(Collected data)
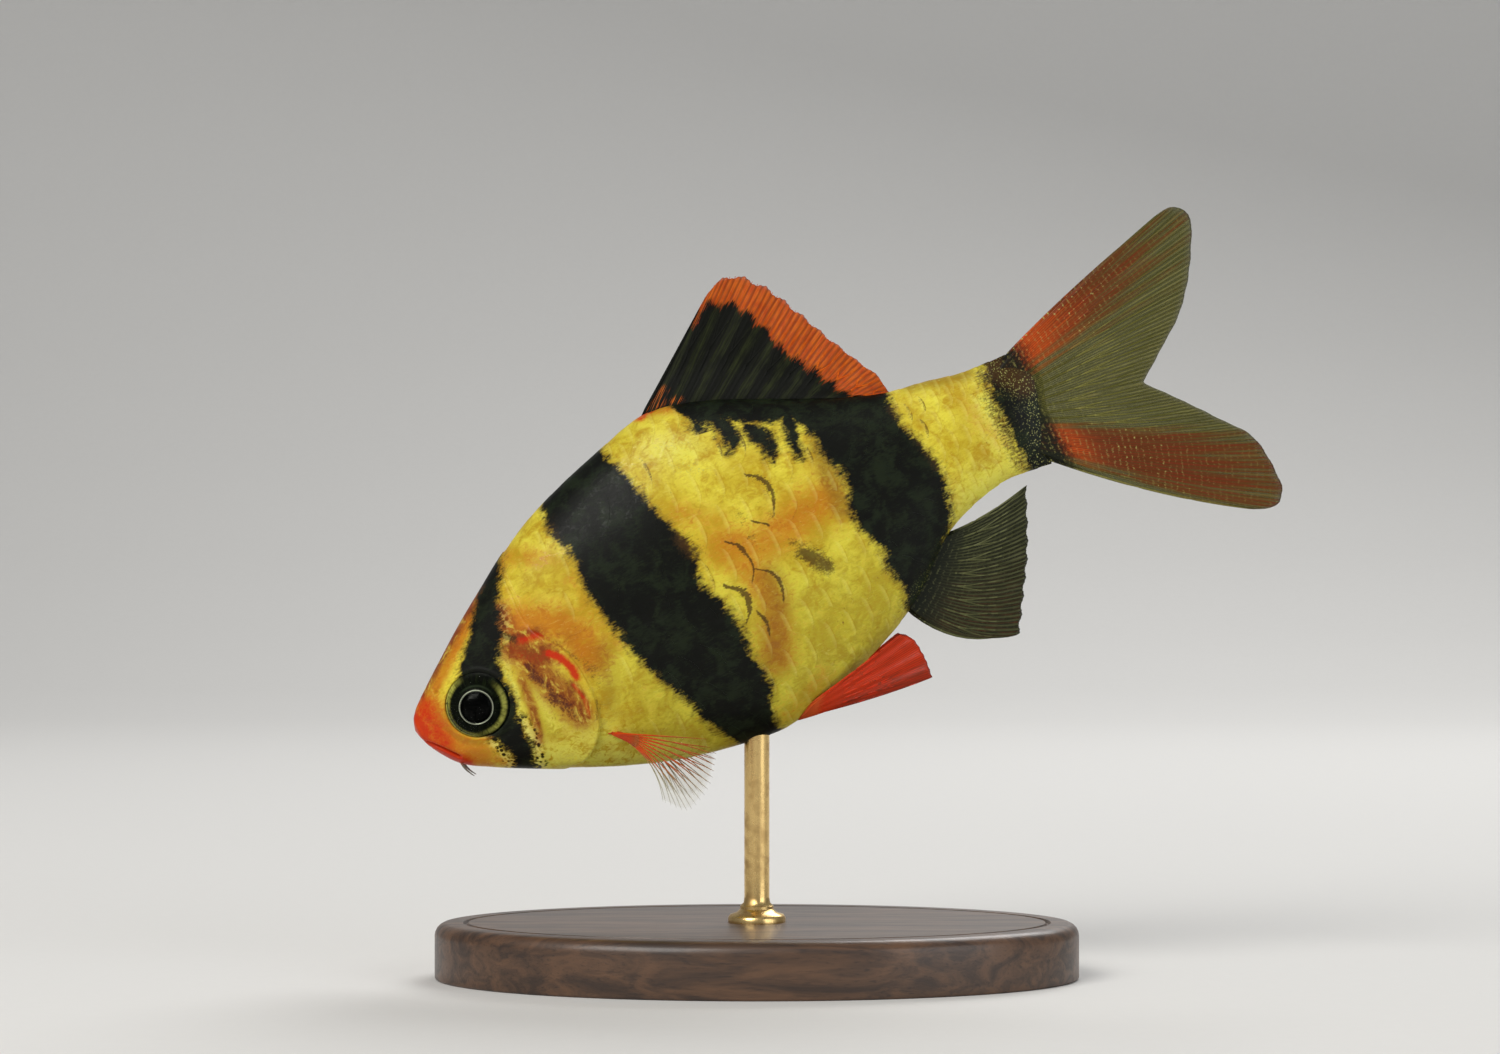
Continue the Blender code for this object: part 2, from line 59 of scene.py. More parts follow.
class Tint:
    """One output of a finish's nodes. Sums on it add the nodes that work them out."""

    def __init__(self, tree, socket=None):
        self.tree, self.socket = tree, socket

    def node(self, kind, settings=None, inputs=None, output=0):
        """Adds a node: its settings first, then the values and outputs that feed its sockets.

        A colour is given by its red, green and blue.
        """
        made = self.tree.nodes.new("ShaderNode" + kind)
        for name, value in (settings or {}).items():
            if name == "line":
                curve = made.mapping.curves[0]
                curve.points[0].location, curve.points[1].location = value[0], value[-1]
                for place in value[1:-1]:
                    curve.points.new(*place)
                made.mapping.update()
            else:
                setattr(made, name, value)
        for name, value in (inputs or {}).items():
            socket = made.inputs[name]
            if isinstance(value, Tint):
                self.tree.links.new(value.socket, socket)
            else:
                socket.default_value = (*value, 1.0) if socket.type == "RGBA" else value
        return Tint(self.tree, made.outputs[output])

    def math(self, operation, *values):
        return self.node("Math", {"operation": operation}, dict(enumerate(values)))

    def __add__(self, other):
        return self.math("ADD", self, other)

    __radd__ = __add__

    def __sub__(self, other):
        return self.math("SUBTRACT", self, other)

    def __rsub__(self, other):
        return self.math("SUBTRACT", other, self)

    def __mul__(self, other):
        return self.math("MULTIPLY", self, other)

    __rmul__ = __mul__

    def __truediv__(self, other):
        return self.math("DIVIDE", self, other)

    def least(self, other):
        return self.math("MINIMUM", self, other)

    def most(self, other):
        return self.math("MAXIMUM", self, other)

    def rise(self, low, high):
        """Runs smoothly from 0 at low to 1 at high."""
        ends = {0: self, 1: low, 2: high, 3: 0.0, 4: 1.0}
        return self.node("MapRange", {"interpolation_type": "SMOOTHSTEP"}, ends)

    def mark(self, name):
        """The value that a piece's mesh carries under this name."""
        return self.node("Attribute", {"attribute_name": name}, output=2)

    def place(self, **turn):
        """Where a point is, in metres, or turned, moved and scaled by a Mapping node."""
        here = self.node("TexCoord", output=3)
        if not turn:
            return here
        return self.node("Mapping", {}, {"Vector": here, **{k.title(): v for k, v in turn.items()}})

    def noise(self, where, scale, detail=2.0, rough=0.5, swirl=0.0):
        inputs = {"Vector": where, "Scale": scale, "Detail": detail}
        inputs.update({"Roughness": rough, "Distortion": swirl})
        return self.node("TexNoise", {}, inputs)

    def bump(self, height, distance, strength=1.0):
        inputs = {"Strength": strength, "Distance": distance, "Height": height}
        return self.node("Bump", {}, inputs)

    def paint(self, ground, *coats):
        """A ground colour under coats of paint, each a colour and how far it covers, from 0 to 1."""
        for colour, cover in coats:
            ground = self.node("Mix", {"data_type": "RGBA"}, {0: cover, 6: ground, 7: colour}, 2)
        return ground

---

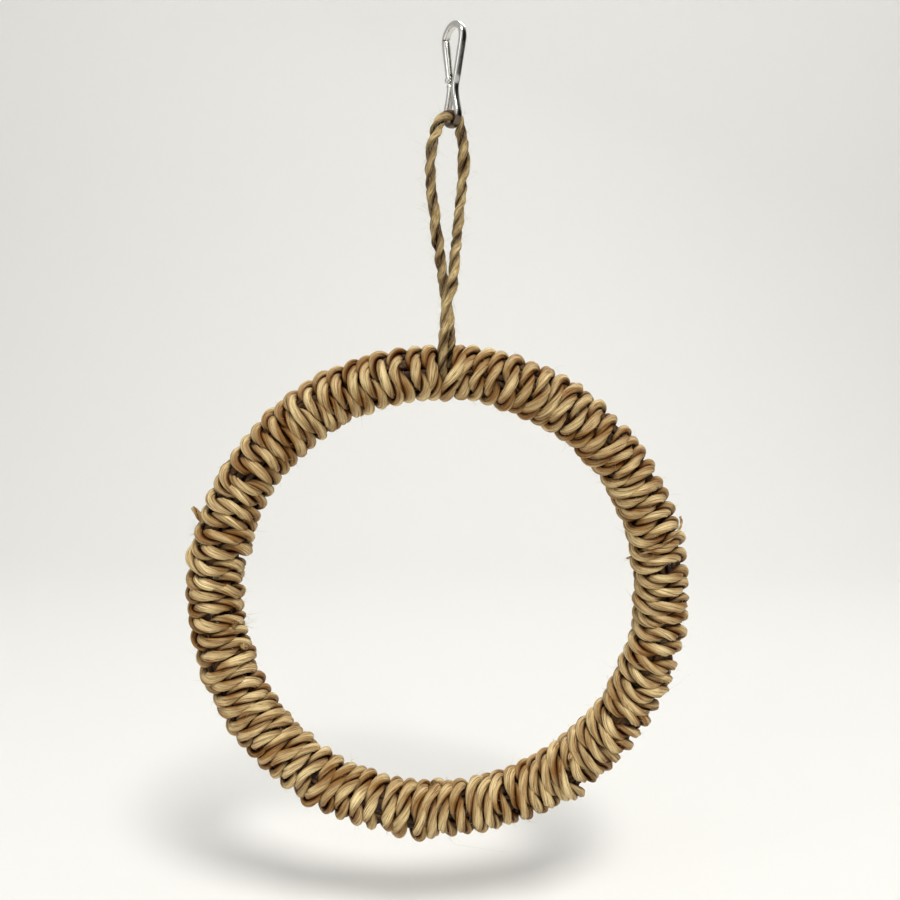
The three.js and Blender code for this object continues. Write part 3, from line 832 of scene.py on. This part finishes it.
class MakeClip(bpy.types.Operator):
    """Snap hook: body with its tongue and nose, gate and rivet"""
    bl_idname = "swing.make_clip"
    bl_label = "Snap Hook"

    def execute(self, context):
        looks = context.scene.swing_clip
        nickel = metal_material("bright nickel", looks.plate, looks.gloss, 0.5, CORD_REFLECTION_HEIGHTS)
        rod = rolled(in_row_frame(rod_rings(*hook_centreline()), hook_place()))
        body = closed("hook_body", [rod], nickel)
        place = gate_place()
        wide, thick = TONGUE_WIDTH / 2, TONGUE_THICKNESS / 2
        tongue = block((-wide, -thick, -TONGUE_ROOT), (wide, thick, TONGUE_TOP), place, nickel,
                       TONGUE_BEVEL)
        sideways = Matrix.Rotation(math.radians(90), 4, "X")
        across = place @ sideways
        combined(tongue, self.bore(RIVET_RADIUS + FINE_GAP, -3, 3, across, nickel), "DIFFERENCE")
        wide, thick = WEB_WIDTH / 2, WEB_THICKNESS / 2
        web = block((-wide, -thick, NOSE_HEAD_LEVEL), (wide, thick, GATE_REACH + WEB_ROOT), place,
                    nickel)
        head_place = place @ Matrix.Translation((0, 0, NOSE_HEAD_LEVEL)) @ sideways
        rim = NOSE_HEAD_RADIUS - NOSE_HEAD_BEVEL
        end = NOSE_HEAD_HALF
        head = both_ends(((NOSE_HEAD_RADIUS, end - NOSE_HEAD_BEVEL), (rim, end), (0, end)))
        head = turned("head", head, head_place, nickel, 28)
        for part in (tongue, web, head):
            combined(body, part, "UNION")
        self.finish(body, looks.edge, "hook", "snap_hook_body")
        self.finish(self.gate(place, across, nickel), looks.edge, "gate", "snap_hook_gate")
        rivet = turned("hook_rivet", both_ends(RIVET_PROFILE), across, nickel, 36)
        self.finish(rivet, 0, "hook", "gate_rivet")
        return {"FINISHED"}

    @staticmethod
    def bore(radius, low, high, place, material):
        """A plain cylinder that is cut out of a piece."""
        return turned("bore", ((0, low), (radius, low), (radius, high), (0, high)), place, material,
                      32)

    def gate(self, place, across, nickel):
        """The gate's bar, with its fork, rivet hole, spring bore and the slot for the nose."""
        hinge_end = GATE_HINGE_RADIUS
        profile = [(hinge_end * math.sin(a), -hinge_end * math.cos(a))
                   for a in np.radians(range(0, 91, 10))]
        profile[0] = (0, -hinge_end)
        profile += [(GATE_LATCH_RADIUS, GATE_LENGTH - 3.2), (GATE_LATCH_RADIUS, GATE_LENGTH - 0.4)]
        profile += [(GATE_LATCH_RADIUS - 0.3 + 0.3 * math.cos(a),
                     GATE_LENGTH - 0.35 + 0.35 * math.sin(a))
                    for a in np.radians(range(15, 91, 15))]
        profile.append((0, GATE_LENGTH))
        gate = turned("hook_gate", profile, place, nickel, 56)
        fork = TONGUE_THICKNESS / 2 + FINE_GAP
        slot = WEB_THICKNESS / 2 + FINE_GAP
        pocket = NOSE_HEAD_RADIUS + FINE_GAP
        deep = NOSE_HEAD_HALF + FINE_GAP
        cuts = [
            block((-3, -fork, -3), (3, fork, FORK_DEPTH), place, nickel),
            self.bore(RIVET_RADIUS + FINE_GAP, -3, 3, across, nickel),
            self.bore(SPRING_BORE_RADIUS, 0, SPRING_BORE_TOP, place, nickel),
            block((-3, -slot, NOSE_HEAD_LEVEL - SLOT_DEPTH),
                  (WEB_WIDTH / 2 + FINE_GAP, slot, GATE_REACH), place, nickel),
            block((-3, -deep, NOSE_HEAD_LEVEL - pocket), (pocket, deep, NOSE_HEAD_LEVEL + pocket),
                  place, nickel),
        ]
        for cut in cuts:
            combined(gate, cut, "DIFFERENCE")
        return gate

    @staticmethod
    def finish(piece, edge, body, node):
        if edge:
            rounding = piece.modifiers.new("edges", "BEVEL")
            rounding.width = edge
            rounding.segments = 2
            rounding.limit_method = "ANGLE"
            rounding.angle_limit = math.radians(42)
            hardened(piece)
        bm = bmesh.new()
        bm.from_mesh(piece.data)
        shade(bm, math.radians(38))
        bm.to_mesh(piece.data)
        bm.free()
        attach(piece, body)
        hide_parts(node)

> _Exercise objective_
Of the entries above, repeat exactly the lines from the line with "Continue the Blender" through the line with "output of a", both of them included.

> _Answer below_
Continue the Blender code for this object: part 2, from line 59 of scene.py. More parts follow.
class Tint:
    """One output of a finish's nodes. Sums on it add the nodes that work them out."""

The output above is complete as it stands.